• [Listed entries]
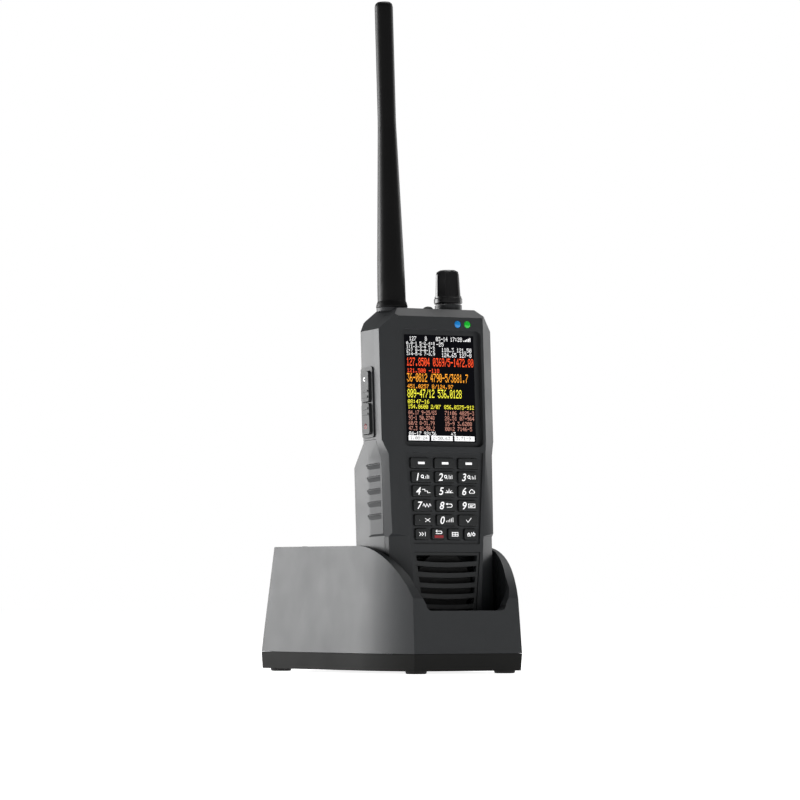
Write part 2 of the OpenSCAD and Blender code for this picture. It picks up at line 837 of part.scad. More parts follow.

--

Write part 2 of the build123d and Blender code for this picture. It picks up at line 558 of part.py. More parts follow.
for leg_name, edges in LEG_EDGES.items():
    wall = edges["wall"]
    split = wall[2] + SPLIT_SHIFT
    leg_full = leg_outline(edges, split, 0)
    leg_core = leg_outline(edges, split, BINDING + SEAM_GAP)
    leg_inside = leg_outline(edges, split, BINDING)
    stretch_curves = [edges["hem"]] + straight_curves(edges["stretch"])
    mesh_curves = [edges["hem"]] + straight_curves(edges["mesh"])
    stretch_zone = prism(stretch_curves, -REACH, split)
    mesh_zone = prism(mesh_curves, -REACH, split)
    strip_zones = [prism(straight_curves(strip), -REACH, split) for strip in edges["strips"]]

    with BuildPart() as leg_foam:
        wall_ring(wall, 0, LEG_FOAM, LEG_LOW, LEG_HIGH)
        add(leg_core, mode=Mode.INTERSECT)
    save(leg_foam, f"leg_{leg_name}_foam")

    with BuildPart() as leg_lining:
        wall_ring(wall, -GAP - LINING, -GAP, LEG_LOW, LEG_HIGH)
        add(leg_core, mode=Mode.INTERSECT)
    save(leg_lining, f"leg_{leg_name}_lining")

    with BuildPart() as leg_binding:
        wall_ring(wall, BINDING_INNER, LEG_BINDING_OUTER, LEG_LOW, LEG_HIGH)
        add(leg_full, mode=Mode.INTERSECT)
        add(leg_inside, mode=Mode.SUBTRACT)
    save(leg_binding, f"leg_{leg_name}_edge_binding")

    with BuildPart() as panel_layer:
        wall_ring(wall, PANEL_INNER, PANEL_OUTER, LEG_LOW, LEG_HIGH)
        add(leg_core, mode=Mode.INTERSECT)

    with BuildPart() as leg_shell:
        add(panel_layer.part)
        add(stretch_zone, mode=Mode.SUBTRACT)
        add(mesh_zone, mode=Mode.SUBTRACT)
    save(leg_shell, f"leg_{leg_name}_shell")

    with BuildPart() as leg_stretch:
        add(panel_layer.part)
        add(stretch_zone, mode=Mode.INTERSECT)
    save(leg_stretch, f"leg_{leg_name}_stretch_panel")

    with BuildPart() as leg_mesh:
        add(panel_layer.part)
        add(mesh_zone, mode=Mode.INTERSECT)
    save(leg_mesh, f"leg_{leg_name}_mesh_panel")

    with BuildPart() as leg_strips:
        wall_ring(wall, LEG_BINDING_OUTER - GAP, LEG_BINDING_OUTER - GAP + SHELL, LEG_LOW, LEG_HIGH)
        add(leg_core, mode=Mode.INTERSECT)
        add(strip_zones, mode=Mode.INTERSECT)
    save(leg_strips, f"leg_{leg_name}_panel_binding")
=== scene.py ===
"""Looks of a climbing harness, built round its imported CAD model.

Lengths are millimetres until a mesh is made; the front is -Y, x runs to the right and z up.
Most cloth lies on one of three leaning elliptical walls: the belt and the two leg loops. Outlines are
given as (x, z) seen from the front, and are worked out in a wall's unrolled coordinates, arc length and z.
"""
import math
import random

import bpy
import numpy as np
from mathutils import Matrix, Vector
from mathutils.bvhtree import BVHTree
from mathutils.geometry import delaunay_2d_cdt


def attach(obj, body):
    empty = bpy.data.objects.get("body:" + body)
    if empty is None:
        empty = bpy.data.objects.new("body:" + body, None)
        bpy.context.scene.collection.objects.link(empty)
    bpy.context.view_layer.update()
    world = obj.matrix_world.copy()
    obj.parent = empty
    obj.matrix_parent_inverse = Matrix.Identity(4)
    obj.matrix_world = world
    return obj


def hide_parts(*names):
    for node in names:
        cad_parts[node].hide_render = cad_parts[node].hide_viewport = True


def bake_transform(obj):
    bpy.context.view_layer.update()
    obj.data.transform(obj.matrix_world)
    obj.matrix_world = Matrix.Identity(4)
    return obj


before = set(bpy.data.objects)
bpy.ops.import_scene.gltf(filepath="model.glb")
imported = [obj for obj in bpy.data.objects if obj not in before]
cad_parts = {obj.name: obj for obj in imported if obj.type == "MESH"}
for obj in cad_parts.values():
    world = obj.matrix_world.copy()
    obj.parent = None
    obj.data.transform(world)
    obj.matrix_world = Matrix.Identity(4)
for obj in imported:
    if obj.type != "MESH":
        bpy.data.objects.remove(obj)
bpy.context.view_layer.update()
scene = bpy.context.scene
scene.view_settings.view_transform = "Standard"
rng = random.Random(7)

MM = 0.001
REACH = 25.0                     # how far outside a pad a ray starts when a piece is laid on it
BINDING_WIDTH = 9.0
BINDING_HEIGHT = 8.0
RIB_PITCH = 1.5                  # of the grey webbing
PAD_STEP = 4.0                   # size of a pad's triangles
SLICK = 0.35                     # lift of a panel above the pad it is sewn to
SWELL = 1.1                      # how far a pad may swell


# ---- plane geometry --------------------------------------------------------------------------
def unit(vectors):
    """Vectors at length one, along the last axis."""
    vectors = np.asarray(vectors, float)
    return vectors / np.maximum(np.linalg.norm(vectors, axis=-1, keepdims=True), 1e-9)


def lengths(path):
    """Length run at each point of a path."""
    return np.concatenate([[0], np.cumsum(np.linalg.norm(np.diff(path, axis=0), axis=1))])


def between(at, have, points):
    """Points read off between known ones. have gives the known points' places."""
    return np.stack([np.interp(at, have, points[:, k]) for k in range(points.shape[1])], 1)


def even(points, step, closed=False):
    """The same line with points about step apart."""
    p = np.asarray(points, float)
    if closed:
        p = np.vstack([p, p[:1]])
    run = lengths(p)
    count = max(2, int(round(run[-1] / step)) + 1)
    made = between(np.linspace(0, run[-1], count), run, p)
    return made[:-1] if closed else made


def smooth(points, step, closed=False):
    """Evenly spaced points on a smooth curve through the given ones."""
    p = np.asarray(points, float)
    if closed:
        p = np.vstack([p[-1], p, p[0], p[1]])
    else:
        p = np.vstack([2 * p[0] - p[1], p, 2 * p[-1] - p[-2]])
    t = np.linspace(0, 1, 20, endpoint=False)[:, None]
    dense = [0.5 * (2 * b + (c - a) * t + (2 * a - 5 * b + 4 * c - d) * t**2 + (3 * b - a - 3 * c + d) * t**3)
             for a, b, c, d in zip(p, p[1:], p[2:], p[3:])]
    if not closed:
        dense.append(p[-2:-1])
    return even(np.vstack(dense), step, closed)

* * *

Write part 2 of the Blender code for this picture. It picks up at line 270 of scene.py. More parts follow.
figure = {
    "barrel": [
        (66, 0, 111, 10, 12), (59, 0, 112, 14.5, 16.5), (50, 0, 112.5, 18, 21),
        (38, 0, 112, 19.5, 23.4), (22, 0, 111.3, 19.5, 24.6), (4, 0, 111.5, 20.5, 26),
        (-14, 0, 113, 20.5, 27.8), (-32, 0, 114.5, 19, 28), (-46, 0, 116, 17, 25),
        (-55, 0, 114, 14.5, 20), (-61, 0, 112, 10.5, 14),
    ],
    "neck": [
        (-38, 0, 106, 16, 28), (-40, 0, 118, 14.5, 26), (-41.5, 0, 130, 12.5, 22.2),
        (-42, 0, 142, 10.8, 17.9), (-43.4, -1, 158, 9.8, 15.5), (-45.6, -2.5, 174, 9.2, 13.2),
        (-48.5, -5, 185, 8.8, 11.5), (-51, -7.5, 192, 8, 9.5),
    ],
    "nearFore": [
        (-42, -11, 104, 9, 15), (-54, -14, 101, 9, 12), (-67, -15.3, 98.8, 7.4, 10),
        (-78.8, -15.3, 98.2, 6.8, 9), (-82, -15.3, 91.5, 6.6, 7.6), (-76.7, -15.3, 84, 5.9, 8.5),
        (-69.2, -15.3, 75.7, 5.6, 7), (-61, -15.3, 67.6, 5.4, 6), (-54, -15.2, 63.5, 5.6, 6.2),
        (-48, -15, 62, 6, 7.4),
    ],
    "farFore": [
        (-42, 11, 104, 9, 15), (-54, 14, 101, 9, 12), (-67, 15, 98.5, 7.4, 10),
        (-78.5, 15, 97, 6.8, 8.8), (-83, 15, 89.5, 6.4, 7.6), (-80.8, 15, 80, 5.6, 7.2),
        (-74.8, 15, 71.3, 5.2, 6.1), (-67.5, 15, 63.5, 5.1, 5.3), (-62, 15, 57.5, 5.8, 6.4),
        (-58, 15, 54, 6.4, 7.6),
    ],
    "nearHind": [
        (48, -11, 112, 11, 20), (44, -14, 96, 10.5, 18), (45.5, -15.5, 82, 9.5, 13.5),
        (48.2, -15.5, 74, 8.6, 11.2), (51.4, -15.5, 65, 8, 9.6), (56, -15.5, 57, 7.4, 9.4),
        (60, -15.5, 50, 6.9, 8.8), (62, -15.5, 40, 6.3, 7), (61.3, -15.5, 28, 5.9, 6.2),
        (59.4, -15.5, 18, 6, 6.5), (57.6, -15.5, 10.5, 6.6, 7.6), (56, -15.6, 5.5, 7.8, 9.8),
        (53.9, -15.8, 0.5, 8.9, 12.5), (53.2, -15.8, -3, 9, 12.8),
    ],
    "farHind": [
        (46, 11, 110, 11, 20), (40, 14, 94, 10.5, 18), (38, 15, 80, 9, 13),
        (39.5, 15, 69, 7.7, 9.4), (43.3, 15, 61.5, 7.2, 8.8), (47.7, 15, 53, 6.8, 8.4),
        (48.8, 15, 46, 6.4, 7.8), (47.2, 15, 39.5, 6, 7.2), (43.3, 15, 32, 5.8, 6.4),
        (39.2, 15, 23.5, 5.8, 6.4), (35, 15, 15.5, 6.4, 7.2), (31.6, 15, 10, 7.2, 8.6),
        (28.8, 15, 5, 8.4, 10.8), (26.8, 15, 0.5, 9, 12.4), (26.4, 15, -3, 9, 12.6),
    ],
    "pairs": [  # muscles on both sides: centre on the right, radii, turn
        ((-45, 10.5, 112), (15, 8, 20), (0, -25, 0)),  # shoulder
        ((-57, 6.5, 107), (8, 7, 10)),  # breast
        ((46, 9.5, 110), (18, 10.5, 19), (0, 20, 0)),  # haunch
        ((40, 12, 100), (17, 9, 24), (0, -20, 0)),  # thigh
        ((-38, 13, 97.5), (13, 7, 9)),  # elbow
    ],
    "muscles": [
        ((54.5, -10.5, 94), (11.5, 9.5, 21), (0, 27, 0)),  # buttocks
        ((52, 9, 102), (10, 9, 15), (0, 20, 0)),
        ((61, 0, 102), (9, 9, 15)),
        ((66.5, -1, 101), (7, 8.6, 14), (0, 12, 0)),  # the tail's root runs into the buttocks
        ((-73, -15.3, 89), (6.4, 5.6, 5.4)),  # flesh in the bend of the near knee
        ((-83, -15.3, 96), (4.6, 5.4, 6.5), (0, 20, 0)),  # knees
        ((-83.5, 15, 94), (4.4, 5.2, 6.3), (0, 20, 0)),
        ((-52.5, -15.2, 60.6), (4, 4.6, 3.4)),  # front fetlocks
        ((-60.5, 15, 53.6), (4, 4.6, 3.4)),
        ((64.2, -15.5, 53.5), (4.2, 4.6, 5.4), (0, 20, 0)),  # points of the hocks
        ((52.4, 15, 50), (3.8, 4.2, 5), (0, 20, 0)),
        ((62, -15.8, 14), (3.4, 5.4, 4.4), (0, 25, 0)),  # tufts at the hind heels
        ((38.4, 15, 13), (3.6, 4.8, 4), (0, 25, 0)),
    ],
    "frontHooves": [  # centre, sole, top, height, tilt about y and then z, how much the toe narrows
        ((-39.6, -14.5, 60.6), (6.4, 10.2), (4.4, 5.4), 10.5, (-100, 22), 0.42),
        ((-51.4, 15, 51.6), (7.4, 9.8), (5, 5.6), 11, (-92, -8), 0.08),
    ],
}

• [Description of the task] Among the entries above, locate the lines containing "add(stretch_zone, mode=Mode.INTERSECT)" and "bpy.context.scene.collection.objects.link(empty)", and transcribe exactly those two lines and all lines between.

• [Exercise answer]
        add(stretch_zone, mode=Mode.INTERSECT)
    save(leg_stretch, f"leg_{leg_name}_stretch_panel")

    with BuildPart() as leg_mesh:
        add(panel_layer.part)
        add(mesh_zone, mode=Mode.INTERSECT)
    save(leg_mesh, f"leg_{leg_name}_mesh_panel")

    with BuildPart() as leg_strips:
        wall_ring(wall, LEG_BINDING_OUTER - GAP, LEG_BINDING_OUTER - GAP + SHELL, LEG_LOW, LEG_HIGH)
        add(leg_core, mode=Mode.INTERSECT)
        add(strip_zones, mode=Mode.INTERSECT)
    save(leg_strips, f"leg_{leg_name}_panel_binding")
=== scene.py ===
"""Looks of a climbing harness, built round its imported CAD model.

Lengths are millimetres until a mesh is made; the front is -Y, x runs to the right and z up.
Most cloth lies on one of three leaning elliptical walls: the belt and the two leg loops. Outlines are
given as (x, z) seen from the front, and are worked out in a wall's unrolled coordinates, arc length and z.
"""
import math
import random

import bpy
import numpy as np
from mathutils import Matrix, Vector
from mathutils.bvhtree import BVHTree
from mathutils.geometry import delaunay_2d_cdt


def attach(obj, body):
    empty = bpy.data.objects.get("body:" + body)
    if empty is None:
        empty = bpy.data.objects.new("body:" + body, None)
        bpy.context.scene.collection.objects.link(empty)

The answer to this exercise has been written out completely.